Marxisme : le programme pour la libération des femmes

Notre modèle est la Révolution bolchévique de 1917, qui a renversé le capitalisme et jeté les bases pour la création d’une société égalitaire. Les Bolchéviks avaient compris que sans un développement qualitatif de l’économie, la libération des femmes demeurait un rêve utopique. Néanmoins, le nouvel État ouvrier a fait tout ce qu’il pouvait pour exécuter sa promesse d’émancipation des femmes (voir « La révolution russe et l’émancipation des femmes », Spartacist [édition française] nº 37, été 2006). Une nouvelle loi instaurait un congé de maternité à plein salaire, des pauses pour l’allaitement et des salles de repos dans les usines. Deux décrets ont instauré le mariage civil et autorisé le divorce à la demande d’un des deux partenaires. De plus, l’homosexualité et l’avortement furent légalisés. Même aujourd’hui, plusieurs de ces acquis n’existent pas dans les sociétés capitalistes les plus avancées. La Révolution russe a fait plus pour la libération des femmes que 100 ans de féminisme, et cela malgré la dégénérescence stalinienne qui a suivi et qui a renversé beaucoup des acquis dont bénéficiaient les femmes.

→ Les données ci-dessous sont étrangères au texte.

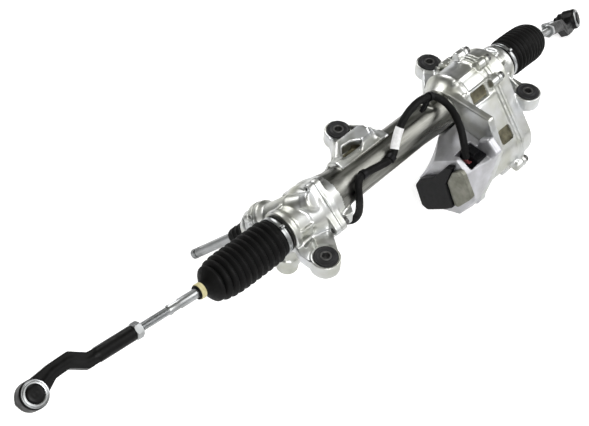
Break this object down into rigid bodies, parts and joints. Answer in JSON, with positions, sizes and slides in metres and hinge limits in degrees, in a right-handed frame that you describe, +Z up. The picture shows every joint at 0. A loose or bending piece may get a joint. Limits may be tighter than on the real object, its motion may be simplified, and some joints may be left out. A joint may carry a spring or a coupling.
{
  "type": "steering rack",
  "caption": "Electric power steering rack with a belt-driven ball nut, a pinion input, rubber boots and two tie rods, held on four rubber mounts.",
  "frame": {"origin": "midway between the two front mounting holes, at the top faces of their sleeves", "axes": "+X along the rack towards the motor's end, +Z up along the mounting bolts, +Y from the front holes to the rear holes"},
  "size_m": [1.4266, 0.3054, 0.2753],
  "materials": {
    "cast_aluminium": "die cast, satin",
    "grey_casting": "satin grey casting",
    "steel": "turned and plated",
    "black_forging": "satin black coating",
    "boot_rubber": "satin moulded rubber",
    "black_plastic": "moulded",
    "white_sleeve": "matt sleeve",
    "green_board": "board",
    "red_wire": "insulated wire",
    "copper": "wound copper and iron"
  },
  "bodies": {
    "housing": {"pinion_housing": "cast_aluminium", "rack_housing": "cast_aluminium", "end_housing": "cast_aluminium", "tube_bolts": "steel", "cover_bolts": "steel", "sensor_housing": "cast_aluminium", "sensor_coil": "copper", "sensor_screws": "steel", "sensor_connector": "black_plastic", "input_dust_seal": "boot_rubber", "pinion_bearings": "steel", "rack_yoke": "steel", "yoke_spring": "steel", "yoke_plug": "steel", "nut_bearing": "steel", "drive_belt": "boot_rubber", "motor_housing": "grey_casting", "motor_stator": "copper", "motor_bearings": "steel", "motor_bolts": "steel", "connector_cap": "black_plastic", "control_board": "green_board", "ecu_cover": "grey_casting", "signal_plug": "black_plastic", "plug_wires": "red_wire", "harness_cable": "black_plastic", "harness_sleeve": "white_sleeve", "harness_clips": "black_plastic", "mount_bushes": "boot_rubber", "mount_sleeves": "steel", "boot_left": "boot_rubber", "boot_right": "boot_rubber", "large_clamp_left": "steel", "large_clamp_right": "steel"},
    "rack": {"rack_bar": "steel", "inner_socket_left": "steel", "inner_socket_right": "steel"},
    "pinion": {"pinion_shaft": "steel", "torsion_bar": "steel", "input_shaft": "steel"},
    "nut": {"ball_nut": "steel", "nut_pulley": "steel"},
    "rotor": {"motor_rotor": "steel", "motor_pulley": "steel"},
    "left_rod": {"tie_rod_left": "steel", "jam_nut_left": "steel", "rod_end_left": "black_forging", "end_cap_left": "black_forging", "small_clamp_left": "steel"},
    "left_boot": {"stud_boot_left": "boot_rubber"},
    "left_stud": {"ball_stud_left": "steel"},
    "right_rod": {"tie_rod_right": "steel", "jam_nut_right": "steel", "rod_end_right": "black_forging", "end_cap_right": "black_forging", "small_clamp_right": "steel"},
    "right_boot": {"stud_boot_right": "boot_rubber"},
    "right_stud": {"ball_stud_right": "steel"}
  },
  "joints": [
    {"name": "rotor_spin", "type": "hinge", "parent": "housing", "child": "rotor", "pos_m": [0.1, 0.006, -0.084], "axis": [-1, 0, 0], "range_deg": [-8518.1, 12426.67]},
    {"name": "nut_spin", "type": "hinge", "parent": "housing", "child": "nut", "pos_m": [0.186, 0.078, 0], "axis": [-1, 0, 0], "range_deg": [-3138.14, 4578.14]},
    {"name": "rack_slide", "type": "slide", "parent": "housing", "child": "rack", "axis": [1, 0, 0], "range_m": [-0.061, 0.089], "deforming": ["boot_left", "boot_right"]},
    {"name": "pinion_spin", "type": "hinge", "parent": "housing", "child": "pinion", "pos_m": [-0.234, 0.09089, 0.01109], "axis": [-0.342, 0.6128, -0.7124], "range_deg": [-599.97, 411.53]},
    {"name": "left_swing", "type": "hinge", "parent": "rack", "child": "left_rod", "pos_m": [-0.374, 0.078, 0], "axis": [0, 1, 0], "range_deg": [-38, 21], "deforming": ["boot_left"]},
    {"name": "right_swing", "type": "hinge", "parent": "rack", "child": "right_rod", "pos_m": [0.346, 0.078, 0], "axis": [0, -0.9247, -0.3808], "range_deg": [-1, 59], "deforming": ["boot_right"]},
    {"name": "left_stud_tilt", "type": "hinge", "parent": "left_rod", "child": "left_boot", "pos_m": [-0.7252, 0.08536, 0.05125], "axis": [-0.0962, -0.8368, -0.5389], "range_deg": [-20, 20], "deforming": ["stud_boot_left"]},
    {"name": "left_stud_spin", "type": "hinge", "parent": "left_boot", "child": "left_stud", "pos_m": [-0.7252, 0.08536, 0.05125], "axis": [0.1096, -0.5471, 0.8299], "continuous": true},
    {"name": "right_stud_tilt", "type": "hinge", "parent": "right_rod", "child": "right_boot", "pos_m": [0.6566, 0.14345, -0.15895], "axis": [0.2406, 0.6369, 0.7324], "range_deg": [-20, 20], "deforming": ["stud_boot_right"]},
    {"name": "right_stud_spin", "type": "hinge", "parent": "right_boot", "child": "right_stud", "pos_m": [0.6566, 0.14345, -0.15895], "axis": [0.4202, -0.7486, 0.5129], "continuous": true}
  ],
  "couplings": [
    {"joint": "nut_spin", "follows": "rack_slide", "rad_per_m": 897.6},
    {"joint": "rotor_spin", "follows": "rack_slide", "rad_per_m": 2436.3},
    {"joint": "pinion_spin", "follows": "rack_slide", "rad_per_m": -117.46}
  ]
}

Dès les premières années de notre tendance, nous avons fait de la lutte pour la libération des femmes un élément central de notre perspective. Nous avons entre autres publié la revue Women and Revolution [Femmes et révolution] (qui parait aujourd’hui dans la revue théorique de la Ligue Communiste Internationale, Spartacist). Sur la première page du premier numéro, le « Manifeste révolutionnaire des femmes » déclarait : « Notre but n’est pas l’égalité sous l’esclavage, mais la fin de l’esclavage ! Nous ne cherchons pas à nous libérer des hommes, mais la libération avec les hommes ! [...] Lutter pour la libération des femmes c’est lutter pour le socialisme » (mai-juin 1971). Nous nous consacrons à la construction d’un parti révolutionnaire qui mènera la lutte pour la révolution socialiste. Les femmes joueront un rôle dirigeant dans la construction de ce parti, l’outil nécessaire pour la libération de la classe ouvrière et de tous les opprimés.